Julian hat geschrieben:(21 Jul 2018, 15:49)
Das Vereinigte Königreich ist die sechstgrößte Volkswirtschaft der Welt. Wenn das nicht mehr ausreicht, dann weiß ich auch nicht mehr weiter. Ich halte eine Welt, in der nur noch Großblöcke den Ton angeben, weder für erstrebenswert noch für notwendig.
Warum geht es eigentlich Ländern wie der Schweiz, Norwegen, Singapur, Südkorea, Japan, Australien, Neuseeland, Kanada etc. so gut? Der hier vorherrschenden Ideologie zufolge hätten sich diese Länder ja schon längst irgendwelchen Großreichen unterwerfen müssen, oder müssten bettelarm sein.

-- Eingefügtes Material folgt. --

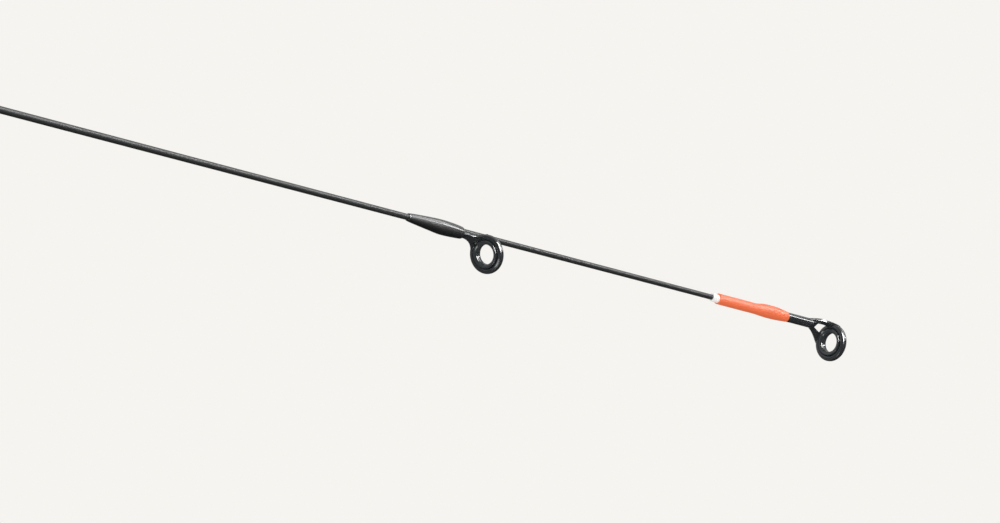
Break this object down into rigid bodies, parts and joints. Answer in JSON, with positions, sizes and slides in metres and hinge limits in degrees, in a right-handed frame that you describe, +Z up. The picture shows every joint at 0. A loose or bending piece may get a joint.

Sie werden sicher bemerkt haben, daß die genannten Staaten ihrerseits anfangen Bündnisse ein zu gehen, die über eine reine Freihandelszone hinaus gehen. Warum machen sie das aber? Meine Vermutung dabei: Sie wollen keine Verfügungsmasse der ganz Großen sein, sondern durch ihren Zusammenschluß ein wirtschafts- und miltärpolitisches Gegengewicht zu den Großen in ihrer Region bilden.
Die Schweiz und Norwegen haben sich bewußt sehr eng an die EU angelehnt aus unterschiedlichen Gründen. Von Zeit zu Zeit wird ja auch eine Vollmitgliedschaft diskutiert. Auf jeden Fall sind beide wirtschaftlich geschützt, weil zu 100% beteiligt, politisch ist Norwegen geschützt durch die NATO, der mit wenigen Ausnahmen alle EU-Mitglieder angehören. Dort beginnen jetzt aber aus bekannten Gründen neue Zeiten, in denen sich die EU selbst um ihre Sicherheit zu bemühen hat.
In Ostasien gibt es die Asean-Staaten als Überbleibsel des Kalten Krieges mit wirtschaftlichen Zielen. Diese Staaten sind sehr unterschiedlich verfaßt, so daß sich ein sehr enger Zusammenschluß nach dem Muster der EU nicht ernsthaft anbietet.
Im Grunde hat der kanadische Premier schon erste Klagelaute ausgestoßen, daß Kanada sich von den USA nicht herumschubsen lassen will. Tja, da haben 40 Mio Mitbürger ja eine gewaltige Wirtschaftsmacht oder gar Streitkräfte in die Waagschale zu werfen. Merken Sie etwas? Wenn die USA einmal eine unzivilisierte Zeit durchmachen sollten, dann hat Kanada seine politische Freiheit (insbesondere in der Innenpolitik) verspielt. Und noch etwas: Warum versucht der andere Machtpolitiker mit Ausdauer, die EU zu zerlegen und zu verunsichern... die tut ihm doch gar nichts. Ja, sie hindert ihn, die Welt in Interessenzonen auf zu teilen, wie das einmal zwischen zwei europäischen Großmächten versucht wurde.
Was macht uns Europäer so sicher, daß ein solches Spiel nicht erneut transatlantisch inszeniert wird? Wollen wir als Gemeinschaft unseren Weg gehen, oder in Appetithäppchen zerlegt gesagt bekommen, was uns frommt? Von Demokratie ist das keine Spur mehr; nur platte militärische und/oder wirtschaftliche Macht.
Vor etlichen Jahren habe ich mit koreanischen Berufskollegen gesprochen: Die fühlen sich von Feinden umringt. Mein Vorschlag: Tut Euch auf demokratischer Grundlage mit den ehemaligen Feinden in Japan und Taiwan zusammen... immerhin auch freiheitlich-demokratische Gesellschaften und helft Euch gegenseitig. Die gegenseitige Ablehnung ist leider immer noch viel zu groß. Und dagegen haben wir in der EU geradezu paradiesische Verhältnisse.